The Solo 401(k) – The Lone Sunflower
For the self-employed, the Solo 401(k) or Individual 401(k) is like a towering sunflower in the meadow of retirement savings options. This account offers the same benefits as a standard 401(k), including pre-tax contributions and tax-deferred growth. But it comes with an added bonus: as both the employee and employer in your business, you can contribute to your Solo 401(k) in both capacities, allowing the sunflower to grow much taller (higher contribution limits) than it could in a traditional 401(k) forest. This can be especially advantageous in sunny years when your business is thriving.
These alternative paths are less structured than their tree-like counterparts but offer flexibility and significant tax advantages. Just like the wildflowers of a meadow, they require a different kind of care and can bloom beautifully in the right conditions. As always, it’s essential to consider your individual financial circumstances and long-term goals before planting your seeds. Whether you’re sowing daisies or sunflowers, starting early and planning carefully will help ensure a vibrant and secure retirement garden.

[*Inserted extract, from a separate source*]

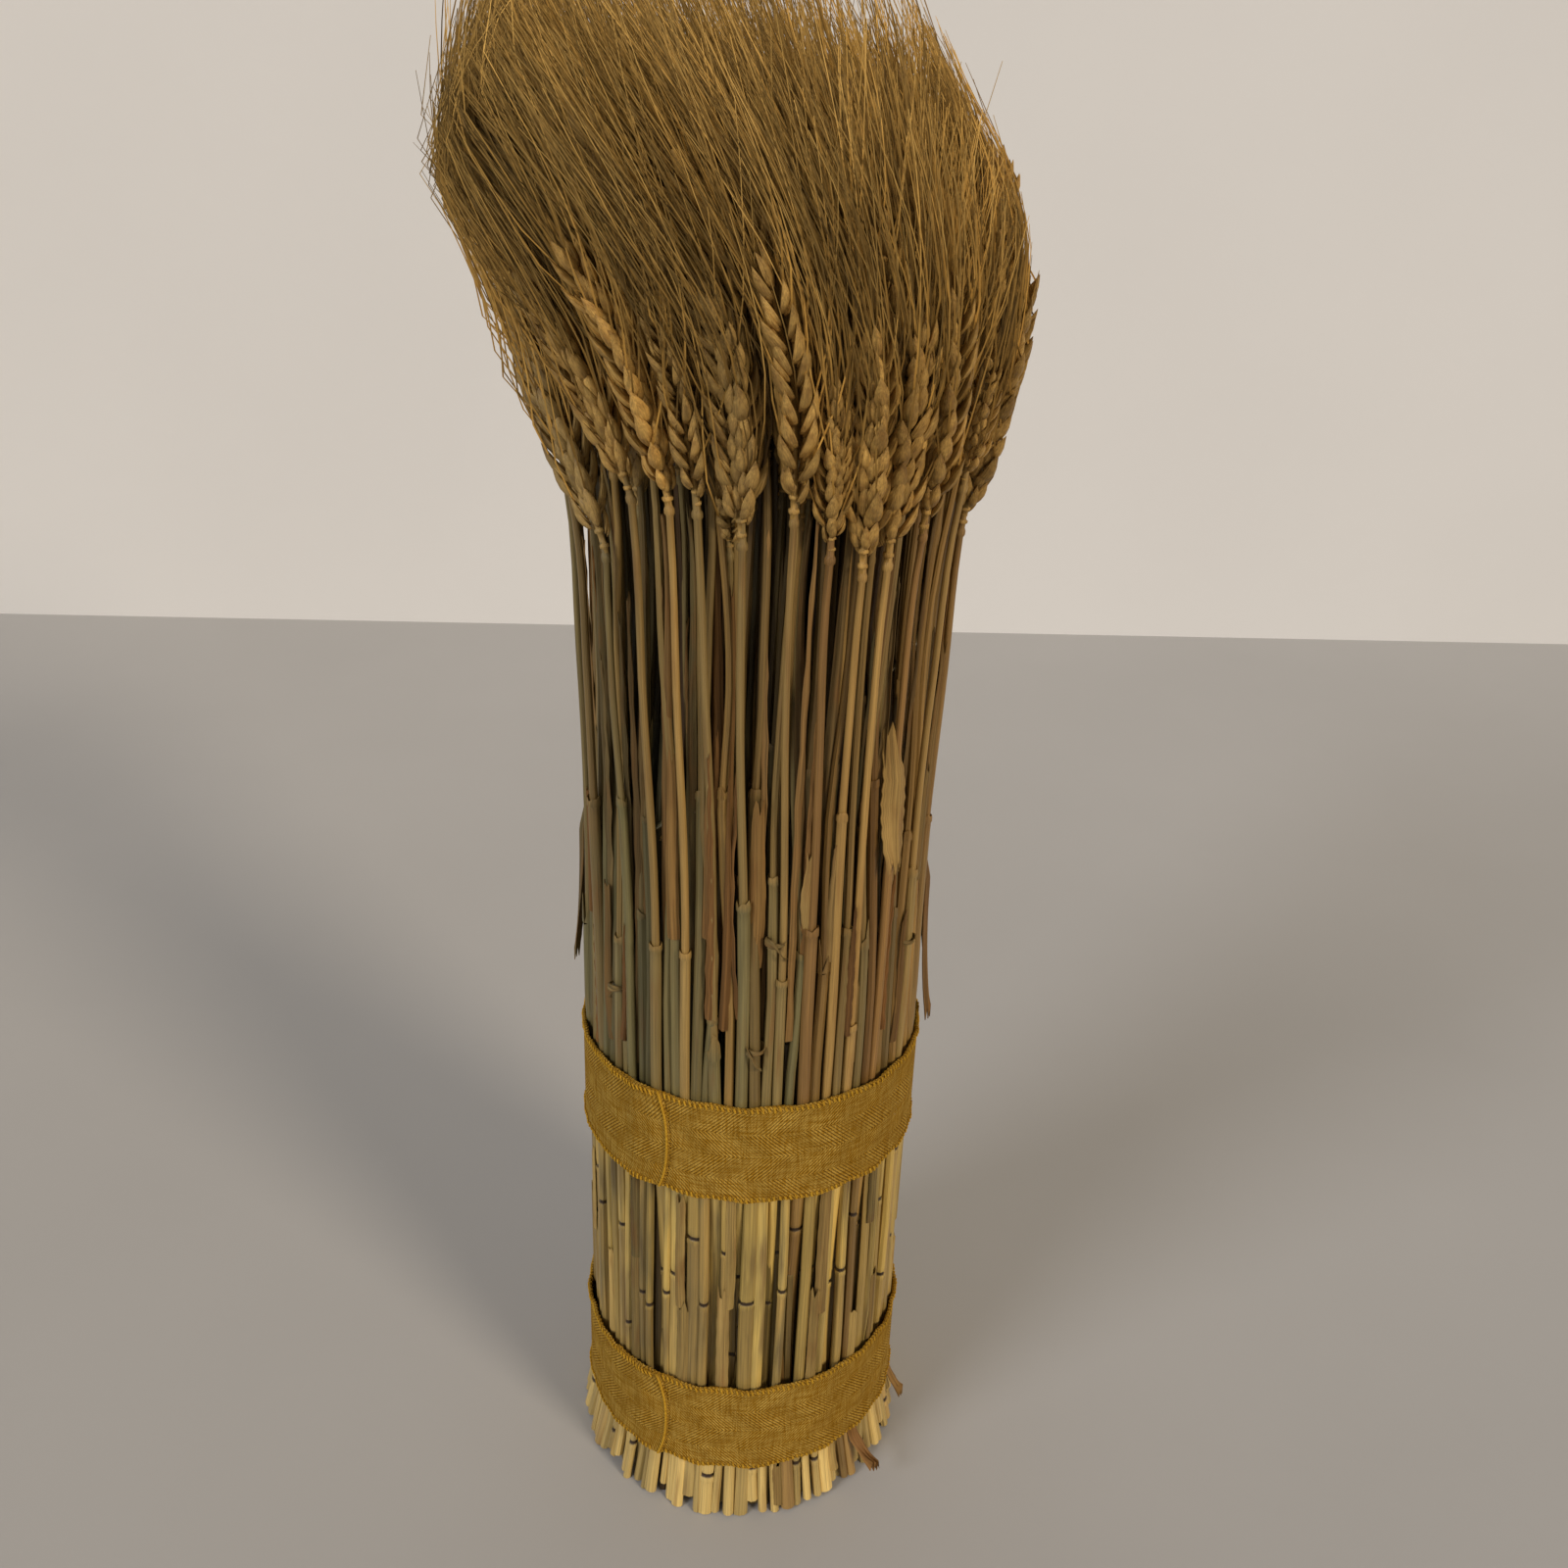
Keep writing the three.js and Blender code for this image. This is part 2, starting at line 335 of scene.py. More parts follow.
@dataclass(frozen=True)
class LeafFinish:
    """Brittle dry leaves and torn sheaths, ribbed along their length: brown, grey-green or pale."""

    brown: Colour = (0.20, 0.092, 0.026)
    grey: Colour = (0.105, 0.085, 0.036)
    pale: Colour = (0.40, 0.275, 0.088)
    rib_scale: Scale = (2.6, 0.5, 0.03)
    blotch_scale: Scale = (0.3, 0.3, 0.06)
    most_blotched: float = 0.6
    contrast: Span = (0.5, 1.45)
    bump: float = 0.35

    def material(self) -> bpy.types.Material:
        """Returns the material."""
        g = Graph("dry_leaf", roughness=0.6, specular=0.2)
        rib = g.grain(self.rib_scale, 3.0)
        blotch = g.grain(self.blotch_scale)
        colour = g.mixed(g.tag("green"), self.brown, self.grey)
        colour = g.mixed(g.tag("pale"), colour, self.pale)
        blotched = g.spanned(blotch, 0.5, 0.75, 0.0, self.most_blotched)
        colour = g.mixed(blotched, colour, self.brown)
        return g.finish(g.shaded(colour, rib, (0.25, 0.75), self.contrast), rib, self.bump)


@dataclass(frozen=True)
class ClothFinish:
    """The ribbons' cloth: mustard threads in a fine herringbone, with slubs and painted shade in the
    weave's hollows.
    """

    thread: Colour = (0.345, 0.172, 0.011)
    worn: Colour = (0.60, 0.38, 0.075)
    # Painted shade in the hollows of the weave.
    hollow: Colour = (0.135, 0.06, 0.004)
    pitch: float = 0.7
    diagonal: float = 1.35
    herringbone: float = 9.0
    crossing: float = 0.7
    slub_scale: Scale = (0.12, 1.7, 1.0)
    slub_across_scale: Scale = (1.7, 0.15, 1.0)
    patch_scale: Scale = (0.06, 0.08, 0.08)
    slub_height: float = 3.5
    bump: float = 0.2

    def material(self) -> bpy.types.Material:
        """Returns the material."""
        g = Graph("ribbon_cloth", roughness=0.9, specular=0.06)
        axes = g.node("SeparateXYZ", {"Vector": g.rest})
        along, up = axes.outputs["X"], axes.outputs["Y"]
        fold = g.math("PINGPONG", up, self.herringbone)
        twill = g.wave(g.math("ADD", along, fold), self.diagonal)
        crossed = g.math("MULTIPLY", g.wave(along, self.pitch), g.wave(up, self.pitch))
        weave = g.math("ADD", g.math("MULTIPLY", crossed, self.crossing), twill)
        slubs = g.math("MULTIPLY", g.grain(self.slub_scale, 3.0), g.grain(self.slub_across_scale, 3.0))
        patch = g.grain(self.patch_scale, 3.0)
        colour = g.mixed(g.spanned(slubs, 0.15, 0.34), self.thread, self.worn)
        colour = g.mixed(g.spanned(patch, 0.4, 0.75, 0.0, 0.5), colour, self.thread)
        # Painted shade where the weave dips.
        colour = g.mixed(g.spanned(weave, -0.1, -1.5, 0.0, 0.9), colour, self.hollow)
        height = g.math("ADD", weave, g.math("MULTIPLY", slubs, self.slub_height))
        return g.finish(colour, height, self.bump)


@dataclass(frozen=True)
class ThreadFinish:
    """The ribbons' overlocking, hems and frayed ends: thread a little brighter than the cloth."""

    bright: Colour = (0.62, 0.37, 0.035)
    dull: Colour = (0.34, 0.175, 0.013)
    twist_scale: Scale = (2.0, 2.0, 2.4)
    bump: float = 0.1

    def material(self) -> bpy.types.Material:
        """Returns the material."""
        g = Graph("ribbon_stitching", roughness=0.8, specular=0.08)
        twist = g.grain(self.twist_scale)
        colour = g.mixed(g.spanned(twist, 0.35, 0.7), self.dull, self.bright)
        return g.finish(colour, twist, self.bump)


@dataclass(frozen=True)
class FloorFinish:
    """A plain pale matt floor or wall."""

    name: str = "floor"
    light: Colour = (0.452, 0.445, 0.437)
    dark: Colour = (0.425, 0.418, 0.41)
    patch_scale: float = 3.0
    tooth_scale: float = 90.0
    bump: float = 0.05

    def material(self) -> bpy.types.Material:
        """Returns the material."""
        g = Graph(self.name, roughness=0.75, specular=0.1)
        patch = g.noise(g.place(), self.patch_scale, 4.0)
        colour = g.mixed(g.spanned(patch, 0.3, 0.7), self.light, self.dark)
        return g.finish(colour, g.noise(g.place(), self.tooth_scale, 3.0), self.bump)


# ---------------------------------------------------------------- shapes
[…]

Selecting the right retirement account is crucial, and like choosing between an oak, a sapling, or a cherry tree, it depends on your personal situation, tax considerations, and long-term goals. Speaking to a financial advisor can be like consulting with a seasoned gardener, giving you the best chance of choosing the right plant (or retirement account) for your financial landscape. Remember, it’s never too early to start planting for your retirement garden. The sooner you start, the longer your investments have to grow and bloom into a secure and comfortable retirement.